Yang kedua, disebut dengan An-Nafs Al-Lawwaamah. Dalam surat Al-Qiyamah dijelaskan yang artinya, “Aku bersumpah dengan hari Kiamat. Dan Aku bersumpah demi jiwa yang selalu menyesali (dirinya sendiri). Apakah manusia mengira bahwa Kami tidak akan mengumpulkan (kembali) tulang-belulangnya? (Bahkan) Kami mampu menyusun (kembali) jari-jemarinya dengan sempurna.” Lawwaamah ini dari arti bahasa yaitu selalu melakukan cercaan. Ini berarti diri yang melakukan penyimpangan, tapi apabila diri ini melakukan penyimpangan ia masih mampu untuk menerima nasihat. Ia mampu menerima masukan-masukan yang bisa kembali menyehatkan nafsnya dari penyimpangan itu. Karenanya, orang yang memiliki An-Nafs Al-Lawwaamah, ia menyadari apabila ia melakukan penyimpangan, ia menerima An-Nasiihah dari pihak manapun. Sepanjang An-Nasiihah itu merupakan ajakan di dalam Diinul Islam, Ad-Diin An-Nasiihah.
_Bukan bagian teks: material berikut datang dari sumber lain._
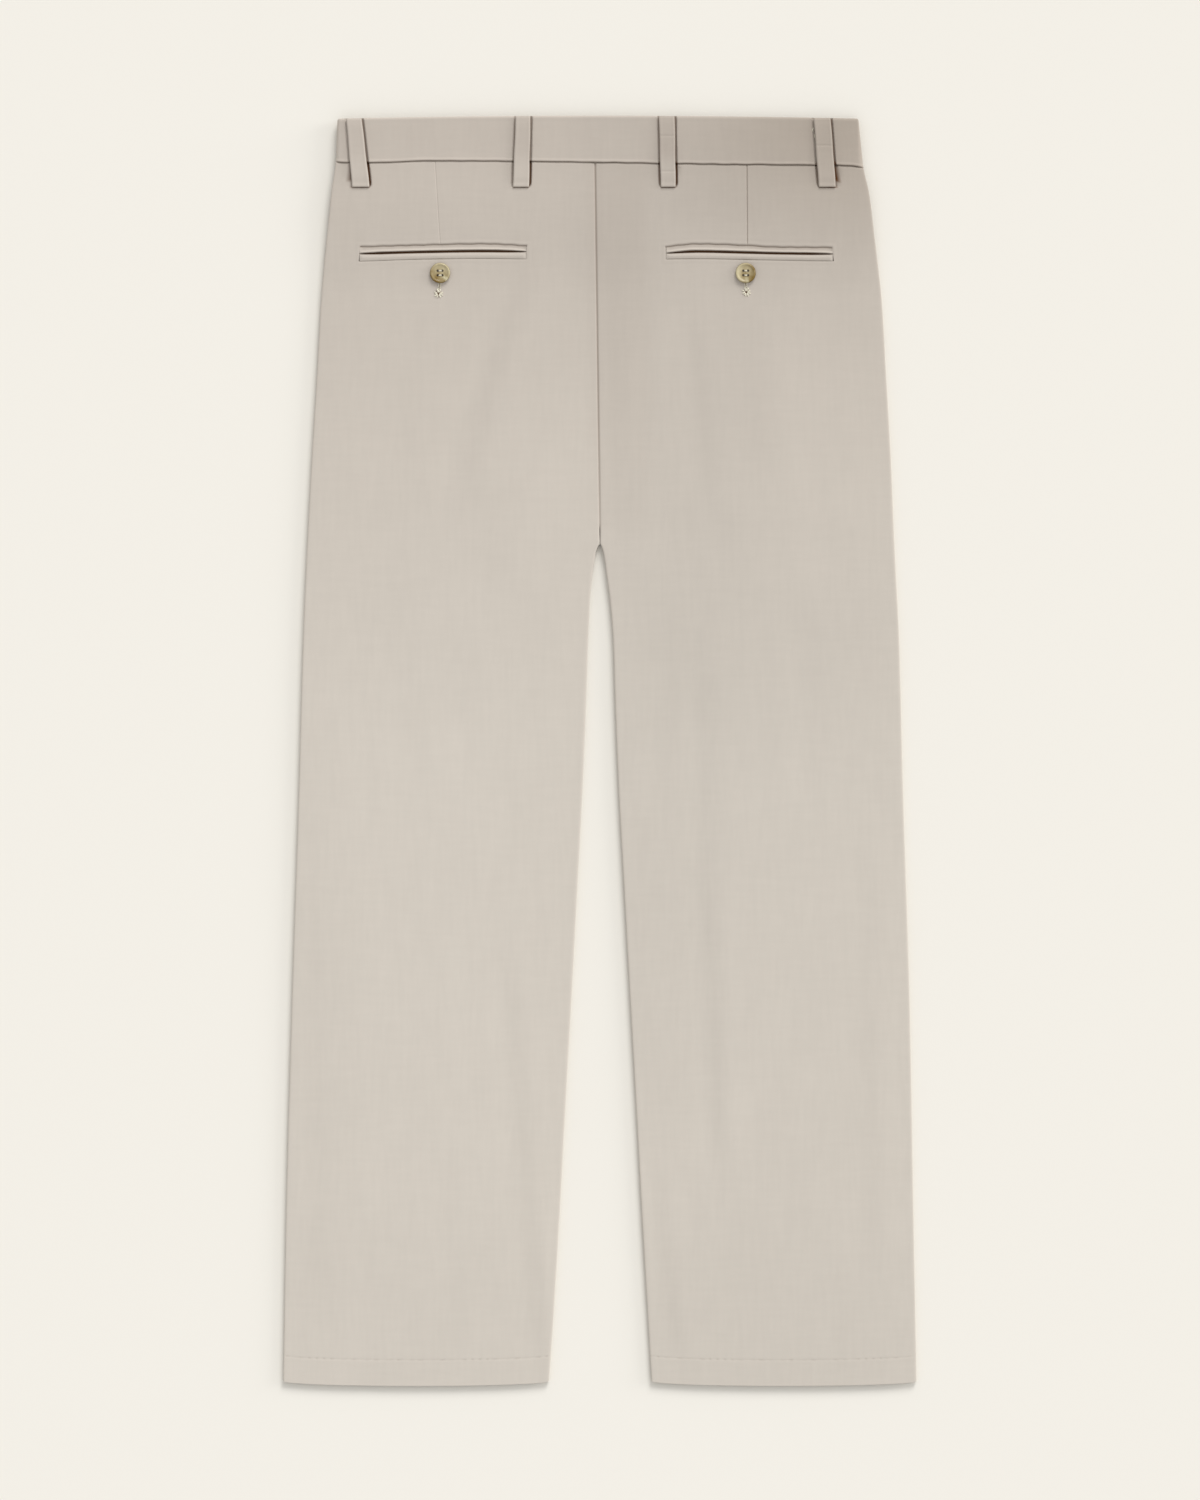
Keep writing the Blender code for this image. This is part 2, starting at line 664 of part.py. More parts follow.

Yang ketiga, disebut An-Nafs La Ammaarotun Bissuu’, diri yang amarah Bissuu’. Yang selalu mengajak kepada kejahatan, mengajak kepada penyimpangan, mengajak kepada keingkaran dan kemaksiatan. Diri yang seperti ini sebenarnya akan mendapat ganjaran yang negatif dalam kehidupan dirinya. Ia akan melakukan berbagai bentuk penyimpangan, baik penyimpangan kalbu, dalam gerakan kalbunya, gerakan lisannya, demikian juga dalam gerakan anggota badannya.
Al-Qur’an surat Yusuf ayat 53 menjelaskan kepada kita yang artinya, “Karena sesungguhnya nafsu itu selalu mendorong kepada kejahatan, kecuali (nafsu) yang diberi rahmat oleh Tuhanku.” Ammaarah Bissuu’ ini kecuali yang dirahmati oleh Allah Swt, yang disayangi oleh Allah Swt. Karena itu dalam pengelolaan An-Nafs, kita bersandar kepada kasih sayang dari Allah Swt. Kita tetap melakukan At-Tadzkiiyyah, pembersihan terhadap An-Nafs dengan banyak zikir kepada Allah. Membaca Al-Qur’an serta membiasakan diri dengan Al-Akhlaq Al-Kariimah dalam kehidupan keseharian kita. Mudah-mudahan bermanfaat untuk kita semua.
Wassalaamu’alaikum warahmatullaahi wabarakaatuh.